The recent April full moon coincided with my mother’s birthday and mild weather. What a wonderful reason to sit outside late and watch the night sky.

I’ve been keeping busy with multiple projects and diversions. This 1:12 scale Bandai kit was so very satisfying to build.

What with shelter in place and all, my walks are constrained to our hilly mid-century suburban neighborhood, and I’m keen on … finding more interesting things to notice than whatever, or sweating, or not dying from a heart attack. (My neighborhood *is* really hilly.) So today it was flowers, and this one won: Cerinthe major ‘Purpurascens’ honeywort. I use the iNaturalist app to help me identify that with which I am unfamiliar.

If only there was one for our time.

9 thoughts on “Hello in there

  1. Eileen says:

    I love your “hello in there”. Stay well. Life has become very odd, but I’m sheltering and doing little projects so am ok.

    • Nancy Enge says:

      Eileen, I’m so glad Hello In There resonates with you, and I have every intention of staying well, thank you. Odd is a good word to describe how we’re living these days. And “sheltering” is a reassuring word, don’t you think? Little projects help get us through, until the next thing. We can do this, because, consider the alternatives?

    • Nancy Enge says:

      Hi Sheila! So far, so OK. Good to see you’re still building too. I’m hesitant to say I think both of our cats prefer this new set of circumstances, but it’s pretty obvious they do :)

  2. wilma knipe says:

    Hello in there.

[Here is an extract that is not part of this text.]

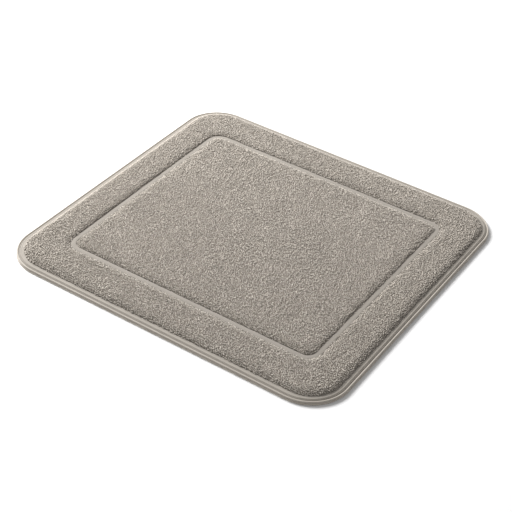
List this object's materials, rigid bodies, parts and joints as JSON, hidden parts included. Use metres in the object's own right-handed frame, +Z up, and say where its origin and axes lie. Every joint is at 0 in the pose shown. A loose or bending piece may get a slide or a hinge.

Loved your email. Isn’t it sad that the World is in this very vulnerable state at the moment. I’m sad that you couldn’t farewell your brother the way you had wanted to, but I’m sure he would have understood.
    Scarlett’s world at least has not changed, as mischievous as ever.
    I totally understand about your Granddaughters, I think that’s the hardest of all, longing to just hug mine.
    Love the fun projects you’ve been doing, and that little flower is so much like a Fushia, apart from the leaves, very pretty.
    I hope going forward, you and your family stay safe, however long this change in all our lives lasts.
    Take care Wilma xx

    • Nancy Enge says:

      Hello Wilma! Heartfelt thanks for your condolences, and I believe you are absolutely right. I like to think my little brother is enjoying his two minutes of internet fame :)
      As for missing daughters and granddaughters and associated family members, it is fierce, so *undomesticated* and hard to contain.
      Creative focus has been very much a moving target for me, but trying to combine daily walks and some sort of noticing gives me a new reason to get outside my yard :)
      Thankyou for your well wishes; I hope the same for you.

  3. Marilyn Ormson says:

    I am sure anyone reading this feels pretty much the same although you have had to endure the loss of your brother too during this awful time… so many new normals to get to grips with and a world without your sibling is that bit tougher.
    As you say I keep trying to remind my self to count my blessings and think about many, many people who are in much worse circumstances than me in my nice house and garden. A bit of a challenge today as we are missing my grandson’s fourth birthday — he being the reason we uprooted to Scotland is sort of ironic too as we are currently seeing less of him than when we lived four hours away. Hey ho.
    As for the lovely Cerinthe major — one of my favourite herbaceous border plants and you have reminded my new ones here don’t have them. Currently unable to rectify that as we can’t go out and all online plant nurseries are basically swamped by folks using this time to sort their gardens.
    Stay home and stay safe… and in harmony with your co-worker

    • Nancy Enge says:

      Hey ho Marilyn! Thank you for your condolences. There should be some sort of non-touching hand signal for “I see you and recognize your sorrow/pain/suffering.”
      As for me, I have been emboldened to greet neighbors and strangers with heartfelt hellos and how are you todays, as I safely encounter them from way more than six feet away on my new walking regimen. Civility is everything.
      As is staying at home, to lessen the spread of this plague, and being mindful and kind of one’s new co-workers. So worth it.

  4. Bennie says:

    I hear you, it’s been a very weird few weeks here. I’m glad you’re staying busy. I love your new outdoor table, the colors are fantastic. I must say I’ve not been very productive here at home. I have been doing some ‘work from home’ but it’s been very slow. My goal for next week is to try and go through my closets a little bit. I’m glad you’re all getting along in your small home. It’s just me in my place. Luckily I do have some neighbors in my complex and I’ve been taking some walks with them keeping our distance of course. You stay well.